Canterbury champ Ry Eikleberry sizes up the race and sees the possibility of what is sometimes known as paralysis through analysis, creating too many scenarios for yourself.

“You don’t want to overthink it too much,” he said. “Obviously, this horse (Justify) has a lot of speed and I don’t think you can change his running style,” Eikleberry said.

Eikleberry’s thought is to let the horse run his race, to do what he’s good at. “Don’t take his tactical speed away,” he explained. The best approach, he says, is simply to let Justify do his thing. There are scenarios, of course, that might take this Triple Crown contender out of contention __ say, if he gets trapped in a speed duel.

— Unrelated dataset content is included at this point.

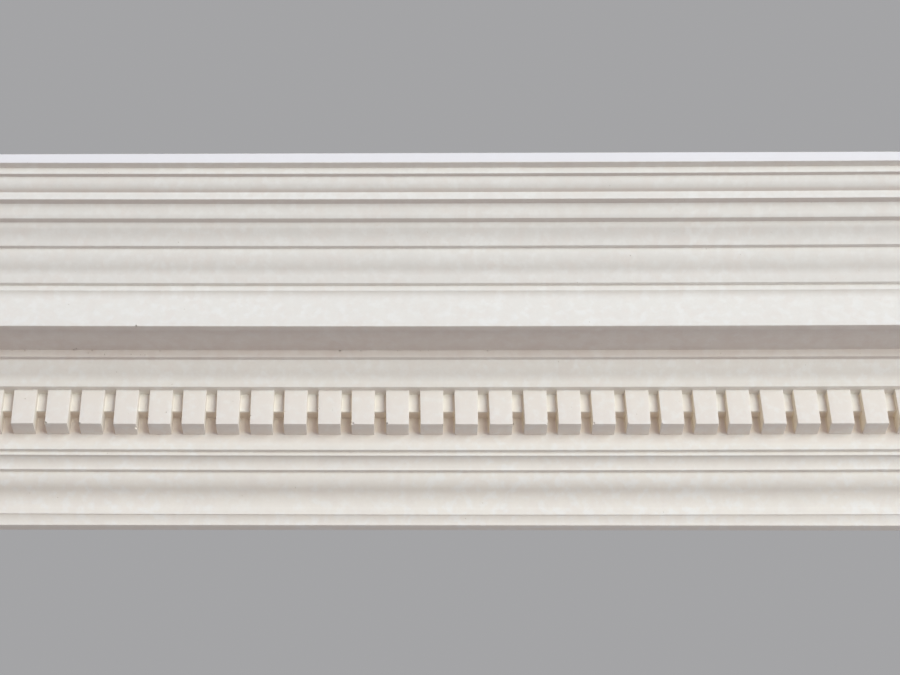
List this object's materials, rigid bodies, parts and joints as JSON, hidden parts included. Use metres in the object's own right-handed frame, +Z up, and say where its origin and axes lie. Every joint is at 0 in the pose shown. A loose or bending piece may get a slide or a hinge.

Stevens hadn’t seen the past performances but offered this thought on that possibility:

“My concern is that they might send someone out there to kill him off,” he said. “I think he’s the best horse and I don’t know that he has to be on the lead, though.”

Too fast, too early and the long stretch drive might become insurmountable for the frontrunners as they give way to horses closing from behind.

There is another scenario, Stevens points out, should no one challenge Justify and give him early ground.

“He’s the kind of horse that if he gets a big lead we just might have another Secretariat,” he added. (Secretariat won by a record 31 lengths in record time on the dirt of 2:24.) “He might open up so far that nobody can catch him.”

Everything points to a Justify win, his heritage, speed, toughness, heart, talent…so much so that a countervailing axiom has taken hold in some racing minds:

He looks like a sure winner, so he’s bound to lose.  What seems more likely is that Belmont itself will play a role in the outcome.